# start of Data lines

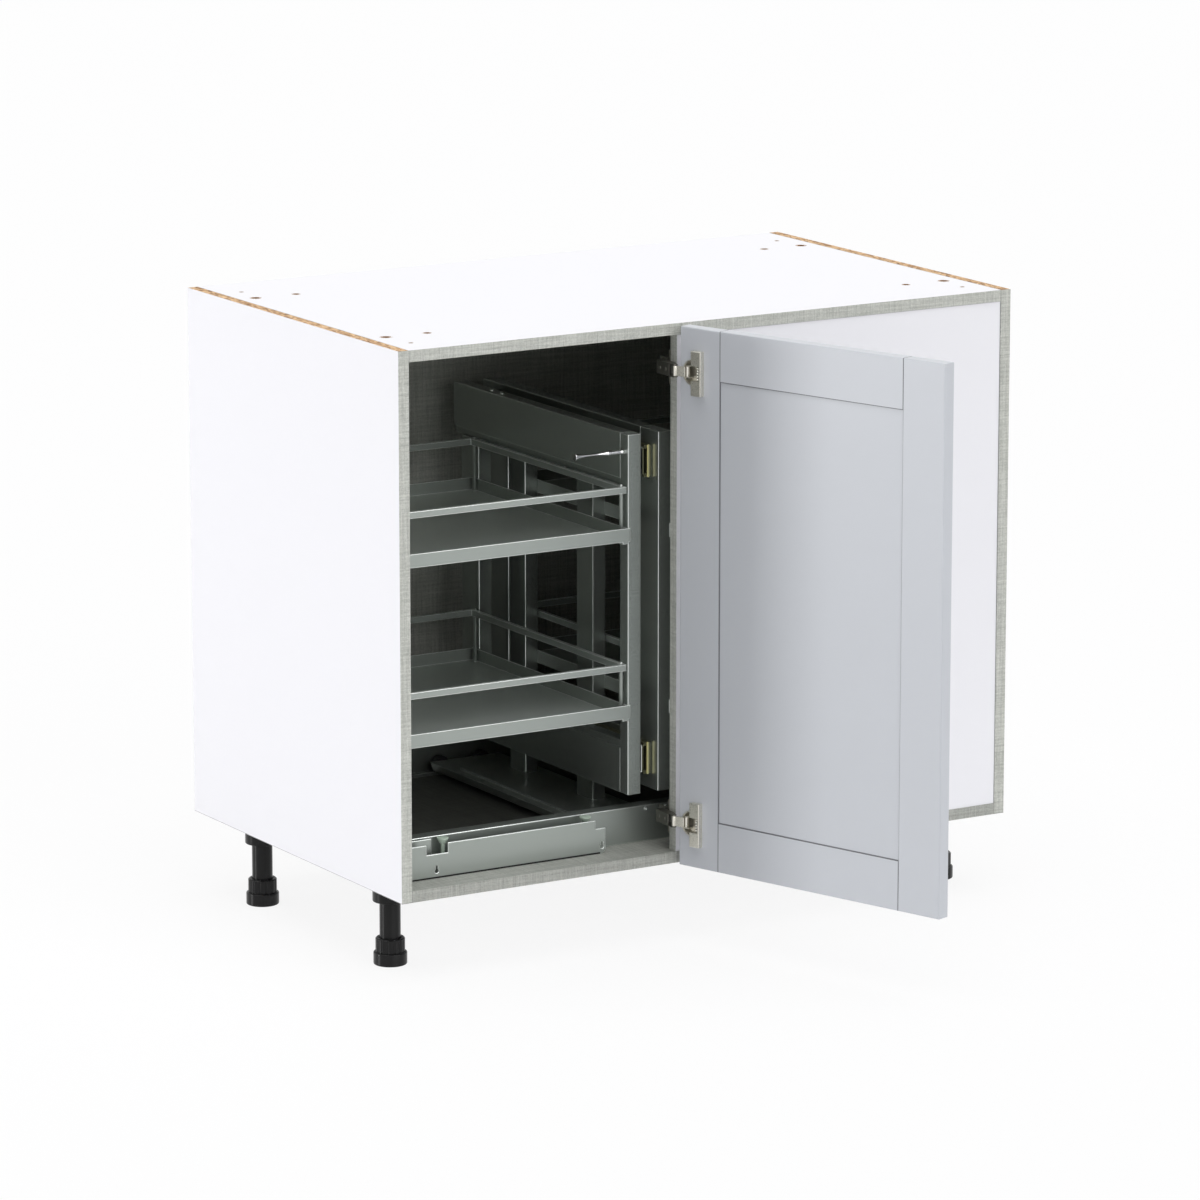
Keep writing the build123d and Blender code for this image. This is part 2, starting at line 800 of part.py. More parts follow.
def tray(x0, z0, post_side):
    """A pressed steel tray with a lip all round, hooked on the post at one side."""
    y0, x1, y1 = basket_front, x0 + basket_width, basket_back
    centre = (x0 + x1) / 2, (y0 + y1) / 2
    outer = Pos(*centre) * RectangleRounded(x1 - x0, y1 - y0, tray_corner)
    inner = Pos(*centre) * RectangleRounded(
        x1 - x0 - 2 * tray_wall, y1 - y0 - 2 * tray_wall, tray_corner - tray_wall)
    body = Pos(0, 0, z0) * extrude(outer, tray_lip)
    body -= Pos(0, 0, z0 + tray_wall) * extrude(inner, tray_lip)
    hook_x = x1 - hook_width if post_side == "right" else x0
    body += block(hook_x, hook_x + hook_width, y0, frame_front + hook_depth, z0 - hook_drop, z0)
    lap = (x1 - tray_corner, x1 + post_lap) if post_side == "right" else (x0 - post_lap, x0 + tray_corner)
    return body + block(*lap, y0, frame_front, z0, z0 + tray_lip)


def gallery_offsets():
    """How far the gallery's outer and inner faces lie in from the tray's outside."""
    outer = tray_wall + gallery_play
    return outer, outer + gallery_width


def gallery(x0, z0):
    """A railing on four rods that stand in a tray's corners, with a small cap on each rod."""
    y0, x1, y1 = basket_front, x0 + basket_width, basket_back
    centre = (x0 + x1) / 2, (y0 + y1) / 2
    near, far = gallery_offsets()
    ring = Pos(*centre) * RectangleRounded(x1 - x0 - 2 * near, y1 - y0 - 2 * near, gallery_corner)
    ring -= Pos(*centre) * Rectangle(x1 - x0 - 2 * far, y1 - y0 - 2 * far)
    rail_z = z0 + gallery_top - gallery_height
    rail = Pos(0, 0, rail_z) * extrude(ring, gallery_height)
    middle = (near + far) / 2
    for x in (x0 + middle, x1 - middle):
        for y in (y0 + gallery_rod_inset, y1 - gallery_rod_inset):
            rail += rod_z(x, y, z0 + tray_wall, rail_z, gallery_rod / 2)
            cap_top = z0 + gallery_top + cap_rise
            rail += rod_z(x, y, z0 + gallery_top, cap_top, gallery_rod / 2 - cap_rise / 2)
    return rail


def pull_handle():
    """A turned handle, waisted near its flared end, screwed into the front post."""
    level = frame_end_z - handle_drop
    y = frame_front + front_post_depth / 2
    end = handle_length
    stem = Polyline((0, end), (0, 0), (handle_boss, 0), (handle_boss, handle_boss),
                    (handle_grip, 2 * handle_boss), (handle_grip, handle_grip_end))
    waist = Spline((handle_grip, handle_grip_end), (handle_waist, handle_waist_at),
                   (handle_flare, end - handle_end))
    tip = Polyline((handle_flare, end - handle_end), (handle_flare, end), (0, end))
    turned = revolve(Plane.XZ * make_face(stem + waist + tip), Axis.Z)
    return Pos(front_frame_left, y, level) * Rot(0, -90, 0) * turned


def build_parts():
    """Every piece by name, as built, with the door open."""
    parts = {
        "side_panel_left": side_panel("left"),
        "side_panel_right": side_panel("right"),
        "top_panel": flat_board(ceiling_z, ceiling_z, box_top - drilled_depth),
        "bottom_panel": flat_board(box_bottom, floor_z - groove_depth, box_bottom),
        "back_panel": back_panel(),
        "blind_panel": blind_panel(),
        "dowels": dowels(dowel_diameter / 2, 0),
    }
    parts["leg_sockets"] = [leg_socket(x, y) for x, y in leg_places.values()]
    for name, (x, y) in leg_places.items():
        parts["leg_foot_" + name] = leg_foot(x, y)
    parts["door_stile_hinge_side"] = swung_door(door_stile("hinge"))
    parts["door_stile_free_side"] = swung_door(door_stile("free"))
    parts["door_rail_top"] = swung_door(door_rail("top"))
    parts["door_rail_bottom"] = swung_door(door_rail("bottom"))
    parts["door_panel"] = swung_door(door_panel())
    for name, level in hinge_levels.items():
        parts["hinge_cup_" + name] = swung_door(hinge_cup(level))
        parts["hinge_link_" + name] = swung_link(hinge_link(level))
        parts["hinge_arm_" + name] = hinge_arm(level)
        parts["hinge_plate_" + name] = hinge_plate(level)
    parts["base_front_rail"] = base_front_rail()
    parts["base_bumpers"] = base_bumpers()
    parts["base_track_front"] = track(track_y, 1)
    parts["base_track_rear"] = track(rear_track_y + track_depth, -1)
    parts["carriage_base"] = carriage_base()
    for side, x in roller_xs.items():
        for end in ("front", "rear"):
            parts["carriage_roller_" + end + "_" + side] = roller(x, end)
    parts["rear_frame_legs"] = [
        rear_frame_post(y, leg_post_depth, foot_plate_top, frame_z) for y in leg_post_ys]
    parts["rear_frame_beam_lower"] = rear_frame_beam(frame_z)
    parts["rear_frame_beam_upper"] = rear_frame_beam(upper_beam_bottom)
    parts["rear_frame_uprights"] = [
        rear_frame_post(y, leg_post_depth, lower_beam_top, upper_beam_bottom) for y in leg_post_ys]
    parts["rear_frame_rear_post"] = rear_frame_post(
        rear_post_y, rear_post_depth, lower_beam_top, upper_beam_bottom)
    parts["rear_frame_front_post"] = rear_frame_post(
        frame_front, rear_frame_post_depth, frame_z, frame_end_z)
    parts["front_frame_front_post"] = front_frame_post(
        frame_front, front_post_depth, frame_z, frame_end_z)
    parts["front_frame_rear_post"] = front_frame_post(
        rear_post_y, rear_post_depth, lower_beam_top, upper_beam_bottom)
    parts["front_frame_beam_lower"] = front_frame_beam(frame_z, "high", slide_levels["lower"])
    parts["front_frame_beam_upper"] = front_frame_beam(upper_beam_bottom, "low", slide_levels["upper"])
    for name, level in slide_levels.items():
        parts["slide_outer_" + name] = slide_outer(level)
        parts["slide_middle_" + name] = slide_middle(level)
        parts["slide_inner_" + name] = slide_inner(level)
    for name, z in tray_zs.items():
        parts["front_tray_" + name] = tray(basket_left, z, "right")
        parts["front_gallery_" + name] = gallery(basket_left, z)
        parts["rear_tray_" + name] = tray(rear_frame_right, z, "left")
        parts["rear_gallery_" + name] = gallery(rear_frame_right, z)
    parts["pull_handle"] = pull_handle()
    return parts


def as_one(piece):
    """One shape for a node, also where it holds several solids."""
    return Compound(children=list(piece)) if isinstance(piece, list) else piece


def floor_origin(shapes):
    """The point on the floor under the middle of the box round every piece."""
    boxes = [shape.bounding_box() for shape in shapes]
    x = (min(b.min.X for b in boxes) + max(b.max.X for b in boxes)) / 2
    y = (min(b.min.Y for b in boxes) + max(b.max.Y for b in boxes)) / 2
    return Vector(x, y, 0)


shapes = {name: as_one(piece) for name, piece in build_parts().items()}
origin = floor_origin(shapes.values())
os.makedirs("parts", exist_ok=True)
for name, shape in shapes.items():
    export_step(Pos(-origin.X, -origin.Y, 0) * shape, "parts/" + name + ".step")
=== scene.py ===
"""The blind corner base cabinet, dressed for the studio in the order in which it is put together."""

import math

import bmesh
import bpy
from mathutils import Matrix, Vector


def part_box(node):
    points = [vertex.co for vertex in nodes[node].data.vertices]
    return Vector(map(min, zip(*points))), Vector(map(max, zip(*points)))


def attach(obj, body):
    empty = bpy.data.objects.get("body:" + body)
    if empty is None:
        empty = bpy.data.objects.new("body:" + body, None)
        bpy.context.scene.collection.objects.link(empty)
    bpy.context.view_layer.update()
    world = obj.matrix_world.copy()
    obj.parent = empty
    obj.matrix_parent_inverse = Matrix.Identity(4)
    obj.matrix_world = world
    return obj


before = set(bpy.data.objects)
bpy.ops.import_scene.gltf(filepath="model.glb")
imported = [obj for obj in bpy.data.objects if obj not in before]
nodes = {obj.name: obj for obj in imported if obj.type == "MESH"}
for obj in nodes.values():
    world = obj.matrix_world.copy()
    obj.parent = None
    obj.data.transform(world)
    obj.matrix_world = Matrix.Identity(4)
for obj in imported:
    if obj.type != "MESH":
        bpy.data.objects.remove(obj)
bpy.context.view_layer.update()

# The studio: a plain pale floor that runs out of view on every side, and a white room around it.
# The room lights the cabinet evenly from all round, as a light tent does. Soft lamps above and at
# the front right give it direction, and a tall light box stands at the left, a little behind.
floor_reach = 60.0
floor_white = (0.82, 0.82, 0.825, 1.0)
floor_glow = 0.88
tent_light = (0.98, 0.98, 1.0, 1.0)
tent_strength = 0.38

floor_mesh = bpy.data.meshes.new("studio_floor")
corners = [(-1, -1), (1, -1), (1, 1), (-1, 1)]
floor_mesh.from_pydata([(x * floor_reach, y * floor_reach, 0.0) for x, y in corners], [], [(0, 1, 2, 3)])
floor = bpy.data.objects.new("studio_floor", floor_mesh)
bpy.context.scene.collection.objects.link(floor)


def new_material(name, colour=None, rough=None):
    """A material with a principled surface, its node tree, and that surface's shader."""
    material = bpy.data.materials.new(name)
    material.use_nodes = True
    tree = material.node_tree
    shader = tree.nodes["Principled BSDF"]
    if colour is not None:
        shader.inputs["Base Color"].default_value = colour
    if rough is not None:
        shader.inputs["Roughness"].default_value = rough
    return material, tree, shader


def add(tree, kind, sockets=None, **settings):
    """A node of a tree, with its settings, and its sockets set to a value or linked to another's."""
    made = tree.nodes.new(kind)
    for key, value in settings.items():
        setattr(made, key, value)
    for key, value in (sockets or {}).items():
        if isinstance(value, bpy.types.NodeSocket):
            tree.links.new(value, made.inputs[key])
        else:
            made.inputs[key].default_value = value
    return made


def either(tree, first, second):
    """The greater of two values, so 1 where either of two masks is 1."""
    return add(tree, "ShaderNodeMath", {0: first, 1: second}, operation="MAXIMUM").outputs[0]


floor_paint, tree, shader = new_material("studio_floor_paint", floor_white, 0.9)
shader.inputs["Specular IOR Level"].default_value = 0.1
path = add(tree, "ShaderNodeLightPath").outputs
seen = either(tree, path["Is Camera Ray"], path["Is Glossy Ray"])
glow_share = add(tree, "ShaderNodeMath", {0: seen, 1: floor_glow}, operation="MULTIPLY")
glow = add(tree, "ShaderNodeEmission", {"Color": (1, 1, 1, 1), "Strength": 1.0})
blend = add(tree, "ShaderNodeMixShader", {0: glow_share.outputs[0], 1: shader.outputs[0],
                                          2: glow.outputs[0]})
tree.links.new(blend.outputs[0], tree.nodes["Material Output"].inputs["Surface"])
floor_mesh.materials.append(floor_paint)

world = bpy.data.worlds.new("white_room")
world.use_nodes = True
bpy.context.scene.world = world
tree = world.node_tree
path = add(tree, "ShaderNodeLightPath").outputs
seen = either(tree, path["Is Camera Ray"], path["Is Glossy Ray"])
seen = either(tree, seen, path["Is Transmission Ray"])
lit = tree.nodes["Background"]
lit.inputs["Color"].default_value = tent_light
lit.inputs["Strength"].default_value = tent_strength
shown = add(tree, "ShaderNodeBackground", {"Color": (1, 1, 1, 1), "Strength": 1.0})
blend = add(tree, "ShaderNodeMixShader", {0: seen, 1: lit.outputs[0], 2: shown.outputs[0]})
tree.links.new(blend.outputs[0], tree.nodes["World Output"].inputs["Surface"])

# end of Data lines

**Short problem:** Return exactly the lines from the beginning of the data above through the one containing "return body +", please. Include both end lines and add nothing else.

**Task answer:**
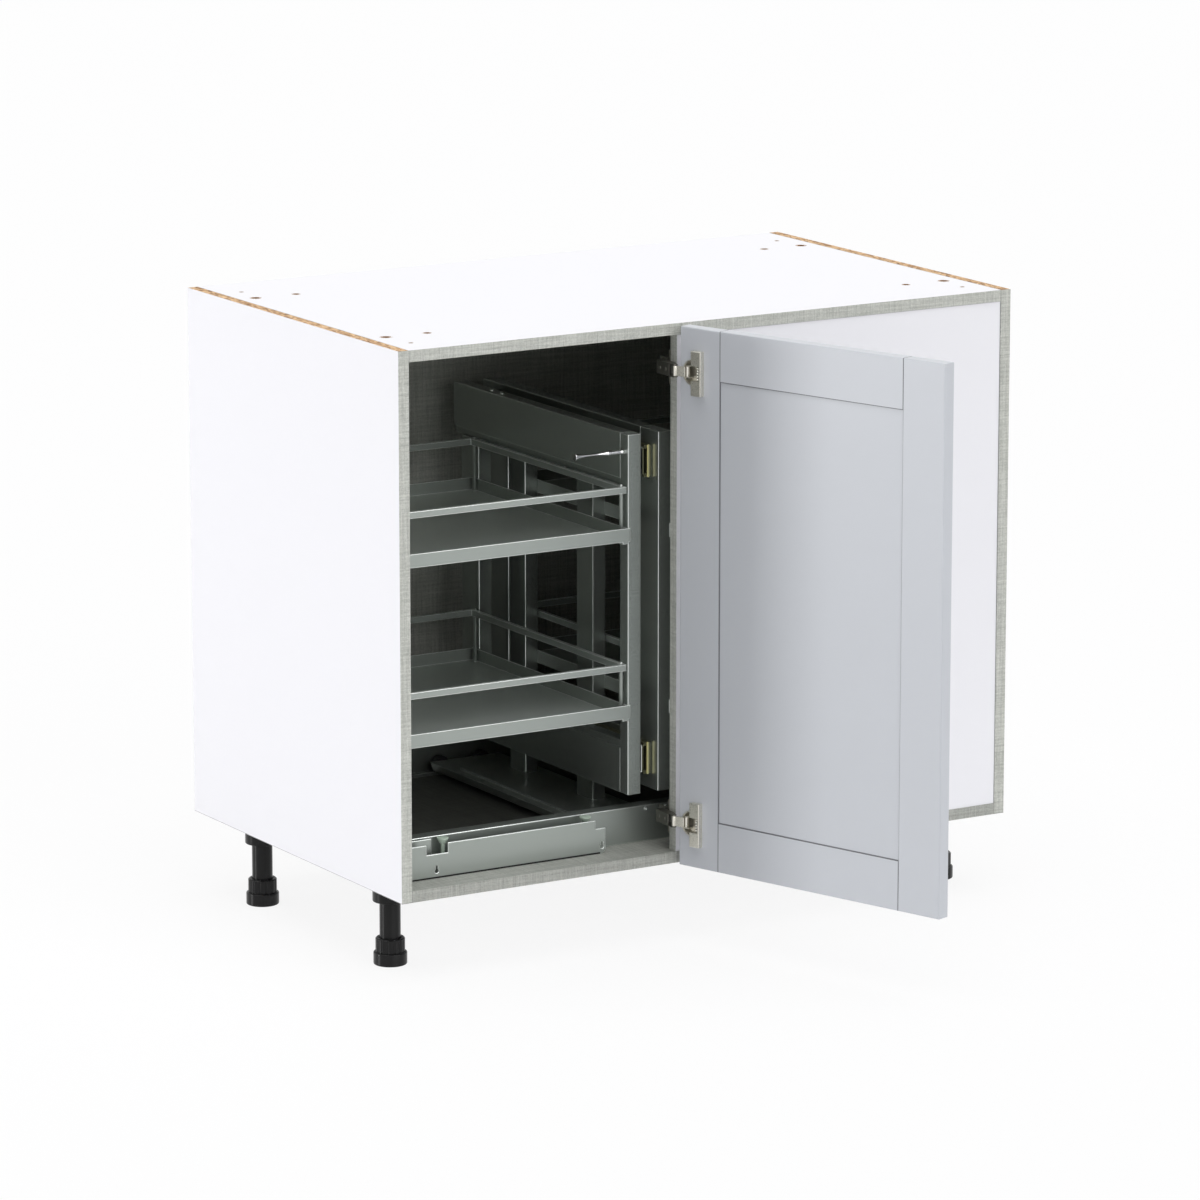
Keep writing the build123d and Blender code for this image. This is part 2, starting at line 800 of part.py. More parts follow.
def tray(x0, z0, post_side):
    """A pressed steel tray with a lip all round, hooked on the post at one side."""
    y0, x1, y1 = basket_front, x0 + basket_width, basket_back
    centre = (x0 + x1) / 2, (y0 + y1) / 2
    outer = Pos(*centre) * RectangleRounded(x1 - x0, y1 - y0, tray_corner)
    inner = Pos(*centre) * RectangleRounded(
        x1 - x0 - 2 * tray_wall, y1 - y0 - 2 * tray_wall, tray_corner - tray_wall)
    body = Pos(0, 0, z0) * extrude(outer, tray_lip)
    body -= Pos(0, 0, z0 + tray_wall) * extrude(inner, tray_lip)
    hook_x = x1 - hook_width if post_side == "right" else x0
    body += block(hook_x, hook_x + hook_width, y0, frame_front + hook_depth, z0 - hook_drop, z0)
    lap = (x1 - tray_corner, x1 + post_lap) if post_side == "right" else (x0 - post_lap, x0 + tray_corner)
    return body + block(*lap, y0, frame_front, z0, z0 + tray_lip)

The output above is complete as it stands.